For me, "they/them" in the singular is used for "a person whose sex/gender I do not and/or cannot know, as the neuter 'it' is considered an insult." Accordingly, its use for a transgender person as an individual is odd, especially if they visibly present as one sex or the other. Because as new as the idea that people could change genders is to some of us (I was in my 30s the first time I met a person who turned out to be transgender), the idea that someone would pick the plural to be a non-binary (or neuter) singular is newer.

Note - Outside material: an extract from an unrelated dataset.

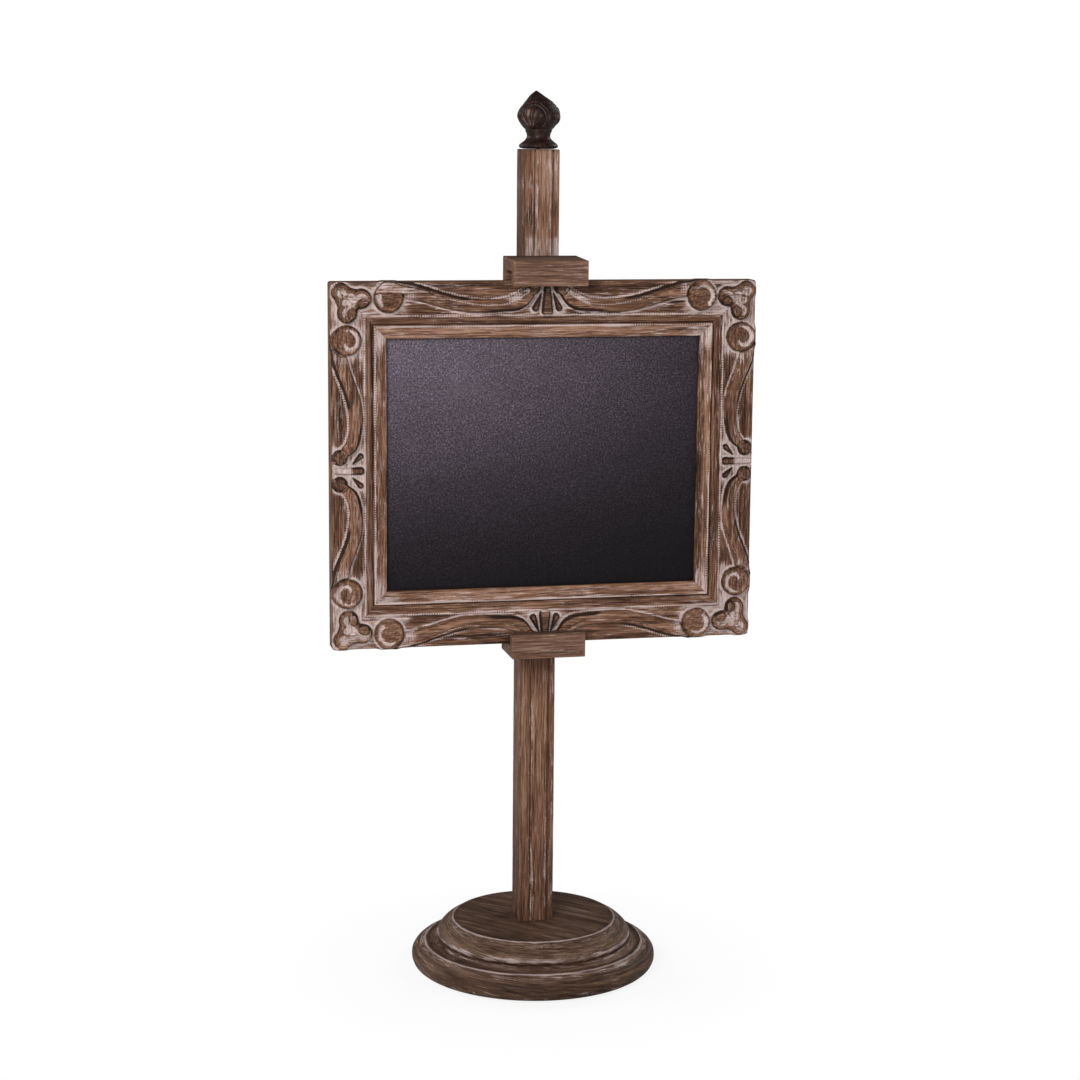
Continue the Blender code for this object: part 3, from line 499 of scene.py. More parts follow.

Honorifics and other descriptors are different from pronouns in that way. We, to a certain degree expect them to change. With women, they change with marital status, but for everyone, they change as a result of career moves. Accordingly, people gain and lose them regularly, and we are trained when coming up to expect that. I attended a military academy for high school, and the military is a rich source of changing honorifics as people are promoted. It was also a Catholic school, and so there were transitions from Brother to Father and Father to Abbot, and we came to be ready for such things. But again, as I noted before, their pronouns never changed.

You can view this as making an excuse for lacking the respect to get things right. And I understand that. It's easy to trot out the reasons why we don't do something and say they're the reasons why we can't do it, when they're really the reasons why we won't do it. I like to think that I would get people's identities right. But I suspect that I won't. In the end, I spend enough time thinking about my own identity to really understand the importance that some people place on theirs. And that's always the kicker. Treating something with the same level of importance that someone else treats it is always harder than it seems that it should be.